[Data listing]
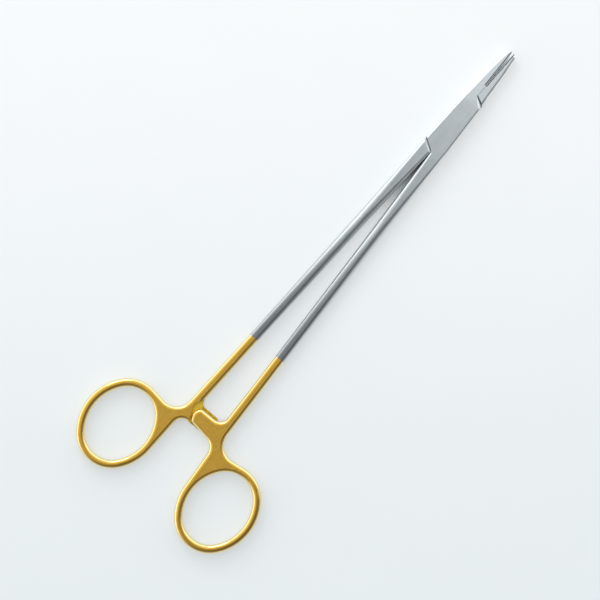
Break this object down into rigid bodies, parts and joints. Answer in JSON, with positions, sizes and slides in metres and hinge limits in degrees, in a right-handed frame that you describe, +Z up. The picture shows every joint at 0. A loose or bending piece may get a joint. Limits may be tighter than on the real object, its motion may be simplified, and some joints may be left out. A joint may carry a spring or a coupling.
{
  "type": "surgical needle holder",
  "caption": "Long slender surgical needle holder with a box lock, finger rings, ratchet arms and serrated carbide jaw inserts, closed and lying flat.",
  "frame": {"origin": "on the box lock's pivot axis, at the flat underside of the box that the instrument rests on", "axes": "+X along the instrument to the jaw tips, +Y towards the tongue half's shank and ring, +Z up out of the face with the upper ratchet arm"},
  "size_m": [0.2, 0.0716, 0.0048],
  "materials": {
    "steel": "satin stainless steel, gold plated from the rings to the first quarter of the shanks",
    "pin_steel": "satin stainless steel, ground flush",
    "carbide": "dull serrated tungsten carbide"
  },
  "bodies": {
    "female": {"female_half": "steel", "box_lock_pin": "pin_steel", "female_jaw_insert": "carbide"},
    "male": {"male_half": "steel", "male_jaw_insert": "carbide"}
  },
  "joints": [
    {"name": "box_lock", "type": "hinge", "parent": "female", "child": "male", "pos_m": [0, 0, 0.0024], "axis": [0, 0, -1], "range_deg": [0, 28]}
  ]
}
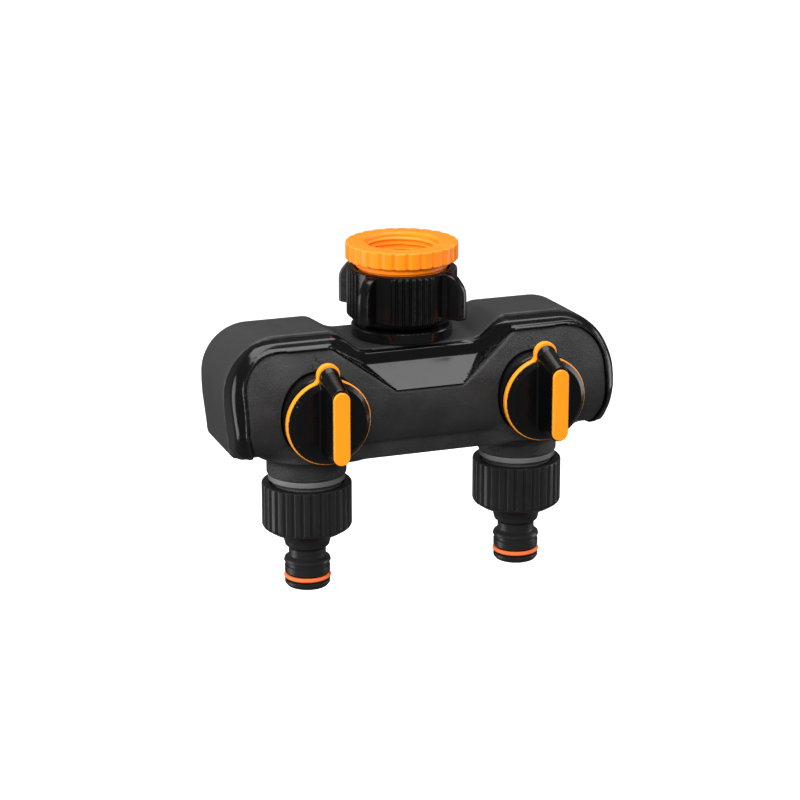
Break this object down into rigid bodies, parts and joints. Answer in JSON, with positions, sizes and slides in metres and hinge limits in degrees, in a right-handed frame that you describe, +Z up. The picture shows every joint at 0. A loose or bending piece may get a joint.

Task directions | Send back every record, precisely as written.

Exercise solution |
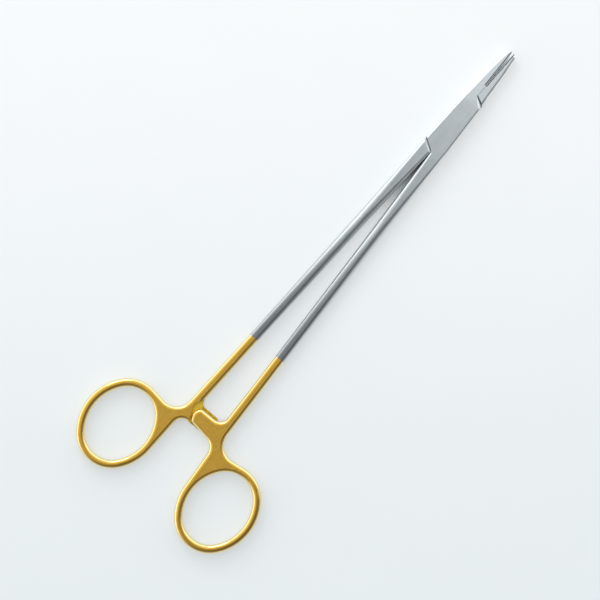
Break this object down into rigid bodies, parts and joints. Answer in JSON, with positions, sizes and slides in metres and hinge limits in degrees, in a right-handed frame that you describe, +Z up. The picture shows every joint at 0. A loose or bending piece may get a joint. Limits may be tighter than on the real object, its motion may be simplified, and some joints may be left out. A joint may carry a spring or a coupling.
{
  "type": "surgical needle holder",
  "caption": "Long slender surgical needle holder with a box lock, finger rings, ratchet arms and serrated carbide jaw inserts, closed and lying flat.",
  "frame": {"origin": "on the box lock's pivot axis, at the flat underside of the box that the instrument rests on", "axes": "+X along the instrument to the jaw tips, +Y towards the tongue half's shank and ring, +Z up out of the face with the upper ratchet arm"},
  "size_m": [0.2, 0.0716, 0.0048],
  "materials": {
    "steel": "satin stainless steel, gold plated from the rings to the first quarter of the shanks",
    "pin_steel": "satin stainless steel, ground flush",
    "carbide": "dull serrated tungsten carbide"
  },
  "bodies": {
    "female": {"female_half": "steel", "box_lock_pin": "pin_steel", "female_jaw_insert": "carbide"},
    "male": {"male_half": "steel", "male_jaw_insert": "carbide"}
  },
  "joints": [
    {"name": "box_lock", "type": "hinge", "parent": "female", "child": "male", "pos_m": [0, 0, 0.0024], "axis": [0, 0, -1], "range_deg": [0, 28]}
  ]
}
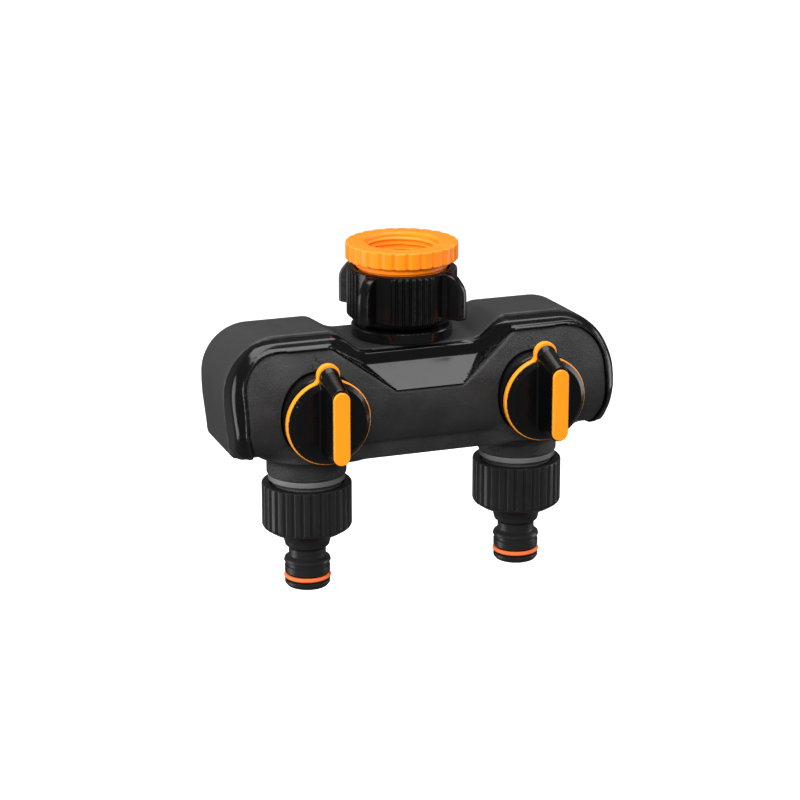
Break this object down into rigid bodies, parts and joints. Answer in JSON, with positions, sizes and slides in metres and hinge limits in degrees, in a right-handed frame that you describe, +Z up. The picture shows every joint at 0. A loose or bending piece may get a joint.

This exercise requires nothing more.